That’s right. Not feeling so great now, huh, New Jersey? I bet you guys don’t even have a comprehensive university system, whatever that is.

Moving on . . .

The good thing about a SUNY college is that it’s much cheaper to attend if you live within the state, and most of them are well respected, and they cost less than those fancy colleges all those politicians keep bragging about. So if I’m going to be accepted into any college in the future (fingers crossed), it’s going to be one of these.

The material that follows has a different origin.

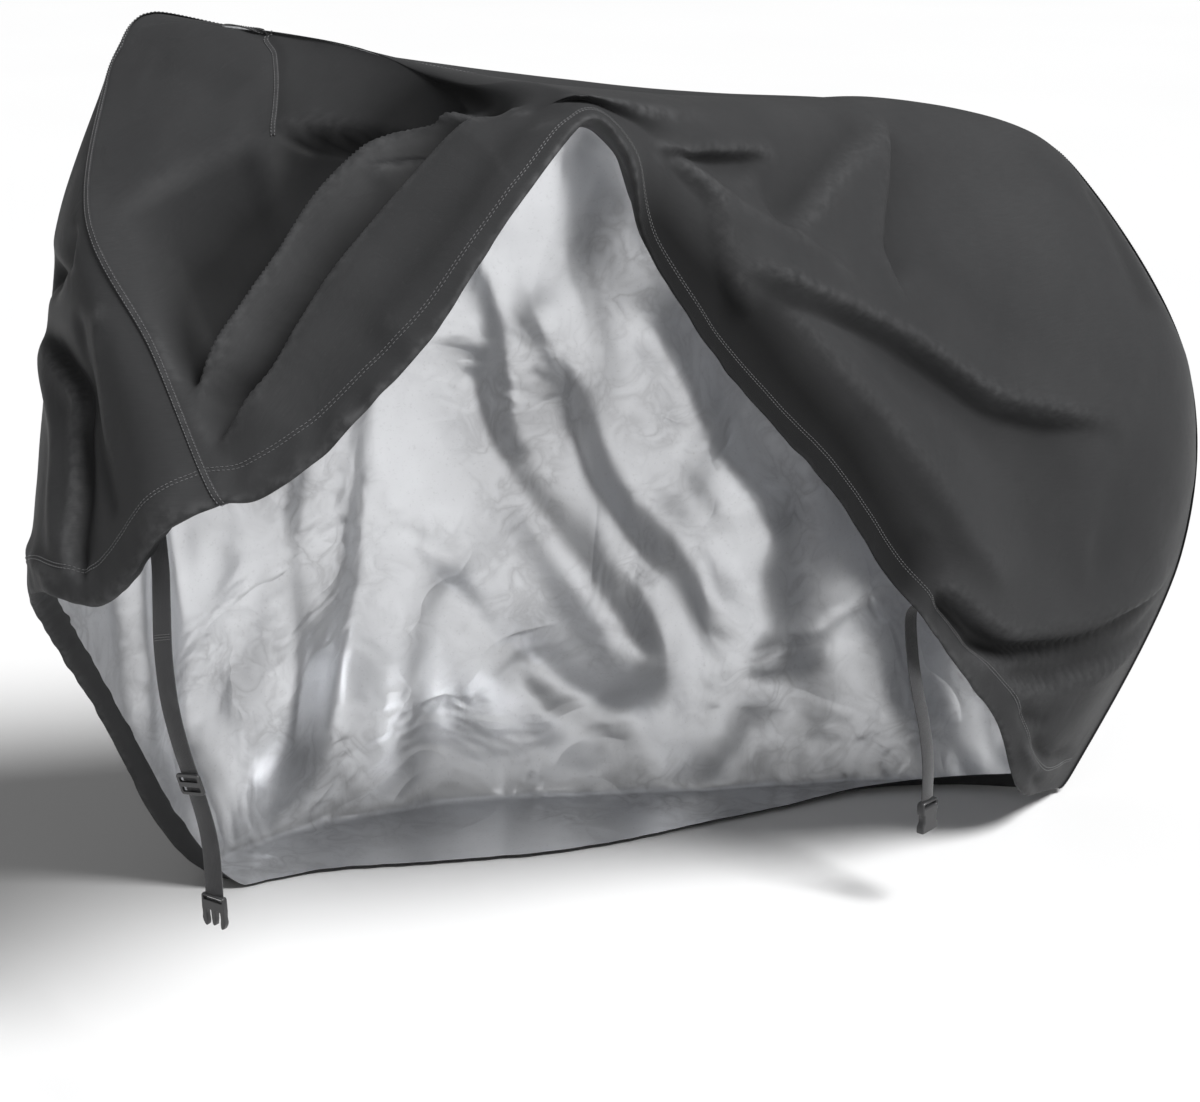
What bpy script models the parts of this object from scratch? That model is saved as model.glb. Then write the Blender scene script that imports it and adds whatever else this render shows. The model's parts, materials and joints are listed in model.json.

My family’s been visiting a lot of them recently, and I was impressed by each one of them. Although admittedly, I am easily impressed. Once they mention the free food, I’m sold. The problem is, going on college tours is a lot of work. There’s a lot of walking involved, and they always show you a fake and generic video at the beginning. You know, the ones with the cheerful music in the background, where everyone looks so, so happy: “Going to [Insert school] really helped me broaden my horizons and gave me the confidence I needed to succeed!” says at least one overly-cheery attractive student in each video.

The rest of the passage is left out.